Although Venus flew down to kneel beside Adonis, She was unable to save his mortal life. The shepherd, born from a myrrh tree, died pinned to another tree. Venus first offered funeral rites for Adonis. Then, spreading nectar over his blood:
“when from Adonis, blood, exactly of its color, a beloved flower (the red anemone) sprang up, such as pomegranates give to us, small trees which later hide their seeds beneath a tough rind. But the joy it gives to man is short-lived, for the winds which give the flower its name, Anemone, shake it right down, because its slender hold, always so weak, lets it fall to the ground from its frail stem(Ovid, Metamorphoses 10. 1155-1163).”
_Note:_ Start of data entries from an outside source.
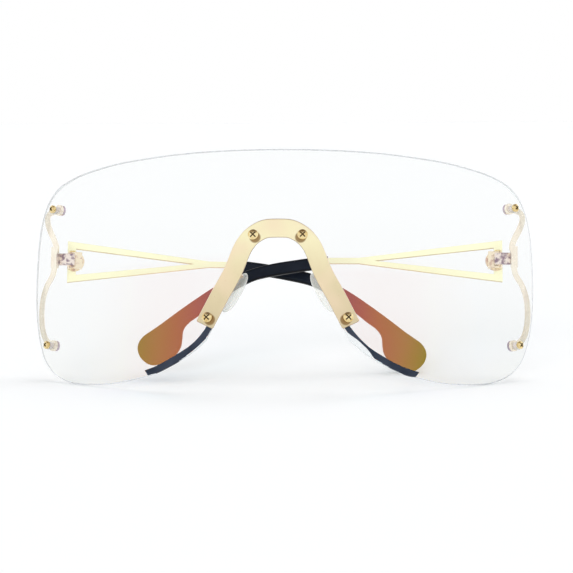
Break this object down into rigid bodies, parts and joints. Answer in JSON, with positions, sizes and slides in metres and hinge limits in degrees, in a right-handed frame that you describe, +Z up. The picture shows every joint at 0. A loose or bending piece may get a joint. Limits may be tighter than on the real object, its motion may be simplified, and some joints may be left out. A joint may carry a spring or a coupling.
{
  "type": "shield sunglasses",
  "caption": "One-piece bent clear lens with a screwed-on arched nose strip, side brackets, soft nose pads and temples that fold one behind the other.",
  "frame": {"origin": "on the surface that the folded glasses stand on, under the middle of their bounding box", "axes": "+X to the right seen from the front, -Y the way the lens faces, +Z up; the folded glasses lean back on the lens's two lobes and the left temple's tip"},
  "size_m": [0.1516, 0.0538, 0.0699],
  "materials": {
    "lens": "clear, with a faint mirror coating",
    "clear_plastic": "clear",
    "soft_pad": "clear soft moulding",
    "pale_gold": "satin pale gold plating",
    "rose_gold": "satin pink gold plating",
    "yellow_gold": "bright yellow gold plating",
    "brass": "polished",
    "black_tip": "satin black"
  },
  "bodies": {
    "frame": {"lens": "lens", "nose_strip": "pale_gold", "strip_screws": "brass", "strip_nuts": "brass", "lens_sleeves": "clear_plastic", "side_screws": "brass", "side_nuts": "brass", "left_bracket": "rose_gold", "right_bracket": "rose_gold", "left_bracket_leaf": "rose_gold", "right_bracket_leaf": "rose_gold", "left_pad_arm": "pale_gold", "right_pad_arm": "pale_gold", "left_pad_screw": "brass", "right_pad_screw": "brass"},
    "left_temple": {"left_temple_leaf": "yellow_gold", "left_temple_arm": "yellow_gold", "left_temple_tip": "black_tip", "left_hinge_screw": "brass"},
    "right_temple": {"right_temple_leaf": "yellow_gold", "right_temple_arm": "yellow_gold", "right_temple_tip": "black_tip", "right_hinge_screw": "brass"},
    "left_pad": {"left_nose_pad": "soft_pad"},
    "right_pad": {"right_nose_pad": "soft_pad"}
  },
  "joints": [
    {"name": "left_temple_fold", "type": "hinge", "parent": "frame", "child": "left_temple", "pos_m": [-0.0655, 0.01607, 0.03489], "axis": [0, 0.2454, 0.9694], "range_deg": [0, 87.5]},
    {"name": "right_temple_fold", "type": "hinge", "parent": "frame", "child": "right_temple", "pos_m": [0.0655, 0.01607, 0.03489], "axis": [0, -0.2454, -0.9694], "range_deg": [0, 87.5]},
    {"name": "left_pad_rock", "type": "hinge", "parent": "frame", "child": "left_pad", "pos_m": [-0.01493, -0.0172, 0.02946], "axis": [-0.433, 0.9009, 0.0298], "range_deg": [-5, 5]},
    {"name": "right_pad_rock", "type": "hinge", "parent": "frame", "child": "right_pad", "pos_m": [0.01493, -0.0172, 0.02946], "axis": [0.433, 0.9009, 0.0298], "range_deg": [-5, 5]}
  ],
  "couplings": [
    {"joint": "right_temple_fold", "follows": "left_temple_fold", "ratio": 1}
  ]
}
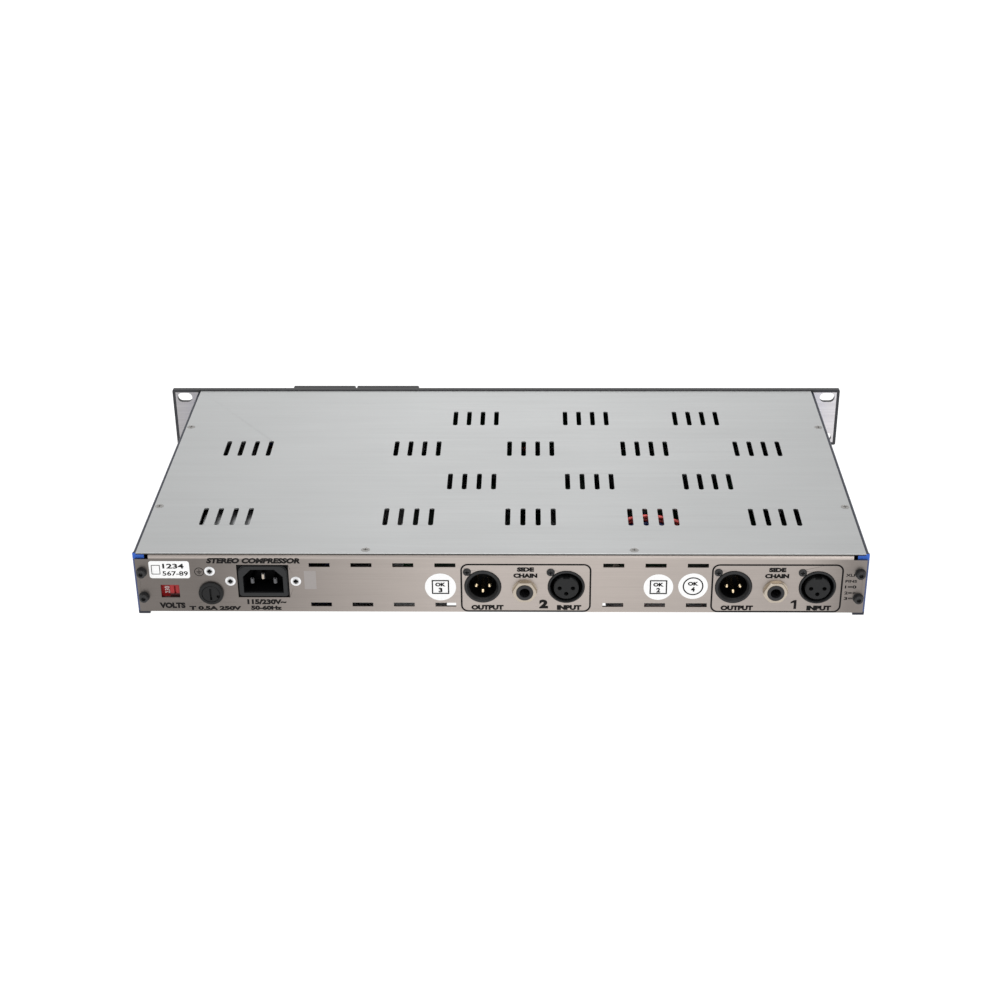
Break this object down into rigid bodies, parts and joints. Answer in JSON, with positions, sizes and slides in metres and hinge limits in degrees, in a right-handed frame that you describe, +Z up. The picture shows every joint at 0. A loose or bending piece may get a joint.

The death of Adonis was not the end of the story. Venus sought to resurrect Adonis and the council of the Gods agreed to allowed this. But by the time Venus went to collect Adonis from the land of the Dead, Proserpina had already fallen in love with the beautiful youth, and thus was reluctant to let Adonis leave. Jupiter eventually had both Goddesses concede to a compromise whereby Adonis would spend half the year with Proserpina from summer solstice to winter solstice. Then at winter solstice he would be reborn into life once more. The original Dummuz, dying and resurrecting when he did, was a seasonal God. Like Osiris who regularly died and rose again, there was a vegetative aspect to the seasonal changes represented by Adonis. The worship of Adonis retained this vegetative aspect in that mourners would plant seeds in pots at summer solstice, allowing them to quickly sprout, and then placed these in little boats to sail down river as they quickly wilted in the summer heat. The Greeks identified the God of Israel as Dionysius due to the ubiquitous cult of Adonis throughout Judea and his association with the Jewish Temple of Jerusalem. The ancient deities of the East were seasonal and vegetative. In the Hellenist era some were developed further in mystery religions. Greek Adonis had taken on other aspects, with his annual birth, death, and resurrection representing a spiritual renewal of his followers. In this he was much like other foreign gods and goddesses of the mystery religions – Persephone, Serapis, Orpheus, Attys, Pales, Heracles, Osiris, Mithras, Toumou, Kore, Anhouri, and Dionysus, to name a few of the dying and resurrecting gods and goddess. The Greeks and Romans alike saw their myths and rituals as allegories that apply to all men and women. Everyone is a child of the Gods, a divine spirit descended into the material universe, subject to change in the cycle of life, but with the promise that, once released from the tomb of the material body, they shall ascend once more into the heavens to sit beside the Gods. Celebrated then was the Good Shepherd Adonis, born to a virgin in a sacred grotto in Bethlehem at winter solstice, 25 December, who brought hope for the New Year, and hope for his followers, too, of being born again into a new life after death.